Jan Hoet war im Jahr 2000 von dieser Installation, die das Unsichtbare wahrnehmbar machte, überaus fasziniert. In einer Ausstellung im sauerländischen Werl hatte der Künstler Thomas Wegmann Hochspannungsleitungen durch einen Raum gezogen und mehrere Synthesizer angeschlossen, in denen durch den Strom elektronisch Töne erzeugt wurden. Aus den Synthesizern führten zudem Kupferleitungen, die der Betrachter in die Hand nehmen konnte und die ihn über diesen Kontakt in den geschlossenen Energiekreislauf integrierten.
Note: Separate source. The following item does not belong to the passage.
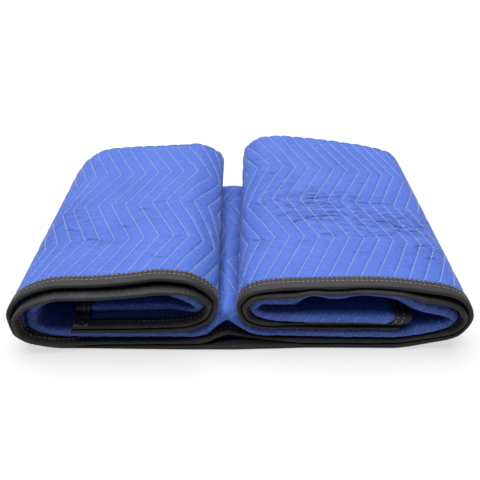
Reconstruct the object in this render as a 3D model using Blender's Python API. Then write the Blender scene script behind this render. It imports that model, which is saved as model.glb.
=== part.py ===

Nahm der Betrachter die Kupferleitungen in die Hand, dann veränderte er durch seine körpereigenen Ströme die Töne – und die ansonsten nicht wahrnehmbare Frequenzen zwischen Nervosität und Ruhe wurden akustisch erlebbar. Jan Hoet, 1992 künstlerischer Leiter der „documenta IX“ und seit 2003 Leiter des Museums für zeitgenössische Kunst und Design in Herford („MARTa“), hätte dieser simplen wie genialen Position der Gegenwartskunst nach eigenen Worten einen Ausstellungsplatz auf der größten Weltkunstschau in Kassel gegeben.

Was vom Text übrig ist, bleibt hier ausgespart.